= Exercise instructions =
Within the data that follows, set down exactly the lines from the one containing "return max(pieces.solids(), key=lambda" through the one containing "obj.matrix_parent_inverse = Matrix.Identity(4)", both ends included.

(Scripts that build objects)

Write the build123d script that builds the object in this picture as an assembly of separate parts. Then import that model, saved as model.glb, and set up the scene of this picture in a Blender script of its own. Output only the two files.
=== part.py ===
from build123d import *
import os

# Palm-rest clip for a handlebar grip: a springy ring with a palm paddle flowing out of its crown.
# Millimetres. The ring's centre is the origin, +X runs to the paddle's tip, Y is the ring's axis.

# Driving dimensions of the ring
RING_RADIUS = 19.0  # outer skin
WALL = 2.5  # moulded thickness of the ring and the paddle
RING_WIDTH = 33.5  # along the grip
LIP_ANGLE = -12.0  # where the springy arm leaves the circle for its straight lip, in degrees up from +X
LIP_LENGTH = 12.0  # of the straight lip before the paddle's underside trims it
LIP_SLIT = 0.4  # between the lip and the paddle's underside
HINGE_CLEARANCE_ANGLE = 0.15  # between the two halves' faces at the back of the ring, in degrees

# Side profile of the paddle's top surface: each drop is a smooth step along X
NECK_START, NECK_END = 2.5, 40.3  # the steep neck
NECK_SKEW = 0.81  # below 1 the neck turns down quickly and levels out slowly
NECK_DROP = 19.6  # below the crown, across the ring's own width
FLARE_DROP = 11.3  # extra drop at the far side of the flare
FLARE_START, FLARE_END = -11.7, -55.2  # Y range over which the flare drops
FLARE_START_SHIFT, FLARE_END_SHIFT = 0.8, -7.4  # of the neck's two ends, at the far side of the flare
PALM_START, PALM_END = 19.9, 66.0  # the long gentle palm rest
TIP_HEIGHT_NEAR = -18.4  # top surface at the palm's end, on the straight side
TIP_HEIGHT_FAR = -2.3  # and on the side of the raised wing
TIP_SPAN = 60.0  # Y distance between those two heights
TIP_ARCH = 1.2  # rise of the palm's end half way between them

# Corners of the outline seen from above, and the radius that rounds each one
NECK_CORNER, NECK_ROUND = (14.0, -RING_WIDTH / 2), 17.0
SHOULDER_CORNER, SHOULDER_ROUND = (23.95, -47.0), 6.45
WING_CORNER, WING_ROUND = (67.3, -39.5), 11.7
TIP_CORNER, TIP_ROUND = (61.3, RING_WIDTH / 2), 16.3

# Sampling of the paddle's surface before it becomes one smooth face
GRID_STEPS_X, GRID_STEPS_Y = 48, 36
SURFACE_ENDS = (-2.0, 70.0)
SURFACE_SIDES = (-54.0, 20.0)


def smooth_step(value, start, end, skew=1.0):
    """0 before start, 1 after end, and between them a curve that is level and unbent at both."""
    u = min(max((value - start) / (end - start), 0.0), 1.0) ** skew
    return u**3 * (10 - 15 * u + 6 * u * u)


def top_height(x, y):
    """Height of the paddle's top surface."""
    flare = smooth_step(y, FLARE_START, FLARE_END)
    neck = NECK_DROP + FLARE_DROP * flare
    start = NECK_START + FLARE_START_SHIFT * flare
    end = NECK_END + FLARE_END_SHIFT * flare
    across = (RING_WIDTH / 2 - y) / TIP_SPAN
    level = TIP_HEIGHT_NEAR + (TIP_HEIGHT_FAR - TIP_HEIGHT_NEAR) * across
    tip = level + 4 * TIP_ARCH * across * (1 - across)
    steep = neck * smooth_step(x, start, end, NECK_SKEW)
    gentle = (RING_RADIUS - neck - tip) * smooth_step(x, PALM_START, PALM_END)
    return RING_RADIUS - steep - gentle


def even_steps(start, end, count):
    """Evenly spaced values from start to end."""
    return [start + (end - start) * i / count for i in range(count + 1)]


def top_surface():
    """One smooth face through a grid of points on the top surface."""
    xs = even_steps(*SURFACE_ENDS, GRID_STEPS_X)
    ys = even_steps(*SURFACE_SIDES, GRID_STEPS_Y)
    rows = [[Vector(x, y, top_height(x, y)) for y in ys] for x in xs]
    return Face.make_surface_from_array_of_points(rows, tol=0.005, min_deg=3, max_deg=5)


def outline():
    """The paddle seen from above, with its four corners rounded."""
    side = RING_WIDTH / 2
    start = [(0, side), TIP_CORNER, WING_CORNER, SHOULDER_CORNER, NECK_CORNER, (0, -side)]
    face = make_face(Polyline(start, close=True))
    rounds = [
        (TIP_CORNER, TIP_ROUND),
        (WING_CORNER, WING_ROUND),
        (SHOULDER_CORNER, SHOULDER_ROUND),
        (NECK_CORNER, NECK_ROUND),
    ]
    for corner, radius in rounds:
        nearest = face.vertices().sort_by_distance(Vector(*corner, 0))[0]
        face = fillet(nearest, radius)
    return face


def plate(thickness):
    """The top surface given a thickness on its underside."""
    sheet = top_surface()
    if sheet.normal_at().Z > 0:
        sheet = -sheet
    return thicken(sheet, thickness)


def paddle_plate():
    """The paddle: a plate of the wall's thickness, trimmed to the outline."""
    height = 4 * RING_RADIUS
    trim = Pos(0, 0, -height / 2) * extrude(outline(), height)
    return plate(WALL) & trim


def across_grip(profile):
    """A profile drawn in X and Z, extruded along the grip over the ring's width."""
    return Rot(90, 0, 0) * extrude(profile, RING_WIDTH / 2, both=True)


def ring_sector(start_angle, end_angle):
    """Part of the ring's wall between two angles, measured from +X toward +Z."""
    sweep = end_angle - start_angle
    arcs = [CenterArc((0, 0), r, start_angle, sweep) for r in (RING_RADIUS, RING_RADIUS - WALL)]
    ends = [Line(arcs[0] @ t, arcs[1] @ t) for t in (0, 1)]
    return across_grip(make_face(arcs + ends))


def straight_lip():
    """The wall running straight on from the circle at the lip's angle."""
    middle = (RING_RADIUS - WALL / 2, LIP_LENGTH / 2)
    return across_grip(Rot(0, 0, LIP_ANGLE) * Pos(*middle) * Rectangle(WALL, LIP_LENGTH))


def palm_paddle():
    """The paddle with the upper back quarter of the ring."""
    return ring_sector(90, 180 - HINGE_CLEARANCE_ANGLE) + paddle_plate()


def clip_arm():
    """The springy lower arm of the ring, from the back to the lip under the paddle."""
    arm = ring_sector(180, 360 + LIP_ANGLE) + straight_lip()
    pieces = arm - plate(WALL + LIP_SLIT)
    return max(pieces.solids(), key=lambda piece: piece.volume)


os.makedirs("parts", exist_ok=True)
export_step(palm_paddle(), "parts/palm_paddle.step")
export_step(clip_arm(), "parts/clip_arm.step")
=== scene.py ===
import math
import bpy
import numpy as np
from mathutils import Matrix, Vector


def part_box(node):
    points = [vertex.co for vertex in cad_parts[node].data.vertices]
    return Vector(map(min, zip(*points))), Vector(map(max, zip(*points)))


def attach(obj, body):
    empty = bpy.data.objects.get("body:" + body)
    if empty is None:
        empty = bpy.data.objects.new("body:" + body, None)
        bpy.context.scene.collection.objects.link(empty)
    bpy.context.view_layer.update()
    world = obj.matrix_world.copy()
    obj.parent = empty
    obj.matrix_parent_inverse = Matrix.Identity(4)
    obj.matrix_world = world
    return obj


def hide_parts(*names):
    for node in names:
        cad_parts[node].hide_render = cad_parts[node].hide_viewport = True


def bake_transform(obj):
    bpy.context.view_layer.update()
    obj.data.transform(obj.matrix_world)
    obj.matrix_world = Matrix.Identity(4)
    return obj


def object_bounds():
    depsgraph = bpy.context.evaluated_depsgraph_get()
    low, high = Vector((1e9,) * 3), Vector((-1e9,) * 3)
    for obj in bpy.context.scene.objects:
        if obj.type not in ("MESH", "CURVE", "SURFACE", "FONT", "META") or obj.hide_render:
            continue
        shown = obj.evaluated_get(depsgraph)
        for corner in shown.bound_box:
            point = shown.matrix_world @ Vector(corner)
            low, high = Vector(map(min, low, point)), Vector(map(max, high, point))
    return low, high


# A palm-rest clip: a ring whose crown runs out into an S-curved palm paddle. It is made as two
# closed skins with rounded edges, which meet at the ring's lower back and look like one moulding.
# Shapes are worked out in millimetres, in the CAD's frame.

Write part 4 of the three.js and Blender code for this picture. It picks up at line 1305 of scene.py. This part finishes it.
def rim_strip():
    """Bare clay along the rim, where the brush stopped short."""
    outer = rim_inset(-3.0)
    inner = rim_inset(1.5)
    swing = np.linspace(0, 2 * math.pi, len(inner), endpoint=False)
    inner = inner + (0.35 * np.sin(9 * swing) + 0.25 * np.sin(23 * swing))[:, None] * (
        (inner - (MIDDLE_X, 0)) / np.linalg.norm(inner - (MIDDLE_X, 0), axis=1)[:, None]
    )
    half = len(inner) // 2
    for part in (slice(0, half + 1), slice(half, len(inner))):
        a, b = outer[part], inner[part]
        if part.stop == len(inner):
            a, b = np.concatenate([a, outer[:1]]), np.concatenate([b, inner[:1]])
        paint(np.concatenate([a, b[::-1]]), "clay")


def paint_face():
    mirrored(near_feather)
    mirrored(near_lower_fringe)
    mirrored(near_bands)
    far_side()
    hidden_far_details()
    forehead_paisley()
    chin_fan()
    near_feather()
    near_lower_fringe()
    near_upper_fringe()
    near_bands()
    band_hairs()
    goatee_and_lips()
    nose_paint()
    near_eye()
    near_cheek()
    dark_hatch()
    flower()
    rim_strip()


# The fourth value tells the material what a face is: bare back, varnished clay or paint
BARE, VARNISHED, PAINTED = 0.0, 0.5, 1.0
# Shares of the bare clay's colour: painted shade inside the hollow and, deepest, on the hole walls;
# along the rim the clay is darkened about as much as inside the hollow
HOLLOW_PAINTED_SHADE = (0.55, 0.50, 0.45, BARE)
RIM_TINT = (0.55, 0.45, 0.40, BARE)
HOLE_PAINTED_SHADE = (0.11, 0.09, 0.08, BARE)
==
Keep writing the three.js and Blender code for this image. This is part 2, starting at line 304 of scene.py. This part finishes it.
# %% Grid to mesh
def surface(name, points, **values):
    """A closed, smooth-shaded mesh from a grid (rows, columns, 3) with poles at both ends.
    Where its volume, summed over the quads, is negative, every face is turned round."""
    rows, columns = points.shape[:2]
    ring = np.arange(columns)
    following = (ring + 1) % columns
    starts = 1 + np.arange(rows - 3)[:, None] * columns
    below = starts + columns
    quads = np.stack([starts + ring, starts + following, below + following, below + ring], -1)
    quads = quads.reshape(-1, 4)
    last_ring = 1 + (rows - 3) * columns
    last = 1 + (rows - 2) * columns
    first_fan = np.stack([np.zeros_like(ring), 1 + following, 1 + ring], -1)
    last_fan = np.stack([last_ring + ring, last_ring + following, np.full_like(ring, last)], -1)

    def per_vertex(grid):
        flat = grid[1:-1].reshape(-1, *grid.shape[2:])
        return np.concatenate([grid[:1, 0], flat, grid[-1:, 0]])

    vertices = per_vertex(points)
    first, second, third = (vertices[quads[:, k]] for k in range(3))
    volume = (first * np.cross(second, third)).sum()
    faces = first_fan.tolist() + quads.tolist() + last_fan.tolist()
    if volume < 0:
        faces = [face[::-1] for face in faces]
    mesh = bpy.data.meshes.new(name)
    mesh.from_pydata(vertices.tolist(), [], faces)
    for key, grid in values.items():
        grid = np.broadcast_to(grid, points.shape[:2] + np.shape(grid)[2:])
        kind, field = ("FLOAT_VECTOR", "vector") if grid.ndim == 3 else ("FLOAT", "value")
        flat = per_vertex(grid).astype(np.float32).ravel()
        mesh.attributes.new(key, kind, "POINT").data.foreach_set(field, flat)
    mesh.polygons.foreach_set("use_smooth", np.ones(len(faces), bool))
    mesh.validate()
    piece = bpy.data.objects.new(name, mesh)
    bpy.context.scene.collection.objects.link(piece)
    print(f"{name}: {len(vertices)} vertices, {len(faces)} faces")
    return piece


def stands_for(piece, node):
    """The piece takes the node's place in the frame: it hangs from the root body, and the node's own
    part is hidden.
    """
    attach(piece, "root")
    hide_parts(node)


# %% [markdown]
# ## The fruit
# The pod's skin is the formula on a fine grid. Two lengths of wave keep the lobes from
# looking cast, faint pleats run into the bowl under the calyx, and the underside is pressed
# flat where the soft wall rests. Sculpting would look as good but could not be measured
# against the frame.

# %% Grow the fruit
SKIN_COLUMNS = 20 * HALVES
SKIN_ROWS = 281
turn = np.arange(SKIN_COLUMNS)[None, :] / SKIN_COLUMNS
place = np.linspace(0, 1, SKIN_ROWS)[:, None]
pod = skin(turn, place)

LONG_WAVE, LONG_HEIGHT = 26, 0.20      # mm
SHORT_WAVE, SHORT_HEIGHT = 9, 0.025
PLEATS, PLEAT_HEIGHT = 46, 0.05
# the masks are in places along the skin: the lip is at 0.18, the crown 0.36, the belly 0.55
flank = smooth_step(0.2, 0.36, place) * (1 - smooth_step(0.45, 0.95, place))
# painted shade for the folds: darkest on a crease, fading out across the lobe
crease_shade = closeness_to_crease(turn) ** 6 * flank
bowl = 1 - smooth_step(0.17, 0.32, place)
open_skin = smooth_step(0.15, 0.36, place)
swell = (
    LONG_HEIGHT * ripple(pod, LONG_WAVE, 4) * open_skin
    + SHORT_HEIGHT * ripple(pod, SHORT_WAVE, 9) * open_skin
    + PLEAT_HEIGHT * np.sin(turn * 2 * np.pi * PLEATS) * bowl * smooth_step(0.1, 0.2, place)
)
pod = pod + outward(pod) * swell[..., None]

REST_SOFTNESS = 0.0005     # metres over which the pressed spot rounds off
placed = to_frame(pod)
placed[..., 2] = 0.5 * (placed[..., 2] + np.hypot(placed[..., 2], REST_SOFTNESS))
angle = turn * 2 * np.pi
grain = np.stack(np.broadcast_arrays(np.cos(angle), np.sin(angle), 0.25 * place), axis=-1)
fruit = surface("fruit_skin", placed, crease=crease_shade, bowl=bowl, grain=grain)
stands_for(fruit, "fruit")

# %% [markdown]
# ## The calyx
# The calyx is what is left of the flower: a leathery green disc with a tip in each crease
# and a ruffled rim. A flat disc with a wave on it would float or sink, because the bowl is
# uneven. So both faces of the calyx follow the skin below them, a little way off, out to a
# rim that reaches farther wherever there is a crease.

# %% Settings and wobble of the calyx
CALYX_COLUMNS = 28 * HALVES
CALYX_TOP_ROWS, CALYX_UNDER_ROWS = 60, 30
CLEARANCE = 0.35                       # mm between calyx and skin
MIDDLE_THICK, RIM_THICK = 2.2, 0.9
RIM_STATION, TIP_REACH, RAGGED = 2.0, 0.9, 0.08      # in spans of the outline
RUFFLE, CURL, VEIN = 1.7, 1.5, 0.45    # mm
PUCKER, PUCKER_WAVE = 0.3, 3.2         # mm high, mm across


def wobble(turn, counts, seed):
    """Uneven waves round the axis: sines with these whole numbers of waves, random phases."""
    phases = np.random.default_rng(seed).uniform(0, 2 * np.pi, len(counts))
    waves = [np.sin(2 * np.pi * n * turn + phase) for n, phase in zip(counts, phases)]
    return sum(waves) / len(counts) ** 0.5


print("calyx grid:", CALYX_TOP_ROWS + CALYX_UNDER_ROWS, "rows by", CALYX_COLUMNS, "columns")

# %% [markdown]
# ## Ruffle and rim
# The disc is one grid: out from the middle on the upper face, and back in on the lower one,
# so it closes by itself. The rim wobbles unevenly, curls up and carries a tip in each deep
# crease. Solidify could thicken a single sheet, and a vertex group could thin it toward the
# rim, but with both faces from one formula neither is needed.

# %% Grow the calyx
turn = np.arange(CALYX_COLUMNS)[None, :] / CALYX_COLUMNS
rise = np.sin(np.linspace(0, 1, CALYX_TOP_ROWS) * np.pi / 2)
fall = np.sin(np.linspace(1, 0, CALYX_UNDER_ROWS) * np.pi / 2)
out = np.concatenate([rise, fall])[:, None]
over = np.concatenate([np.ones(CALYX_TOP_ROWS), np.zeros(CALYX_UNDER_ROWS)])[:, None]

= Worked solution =
    return max(pieces.solids(), key=lambda piece: piece.volume)


os.makedirs("parts", exist_ok=True)
export_step(palm_paddle(), "parts/palm_paddle.step")
export_step(clip_arm(), "parts/clip_arm.step")
=== scene.py ===
import math
import bpy
import numpy as np
from mathutils import Matrix, Vector


def part_box(node):
    points = [vertex.co for vertex in cad_parts[node].data.vertices]
    return Vector(map(min, zip(*points))), Vector(map(max, zip(*points)))


def attach(obj, body):
    empty = bpy.data.objects.get("body:" + body)
    if empty is None:
        empty = bpy.data.objects.new("body:" + body, None)
        bpy.context.scene.collection.objects.link(empty)
    bpy.context.view_layer.update()
    world = obj.matrix_world.copy()
    obj.parent = empty
    obj.matrix_parent_inverse = Matrix.Identity(4)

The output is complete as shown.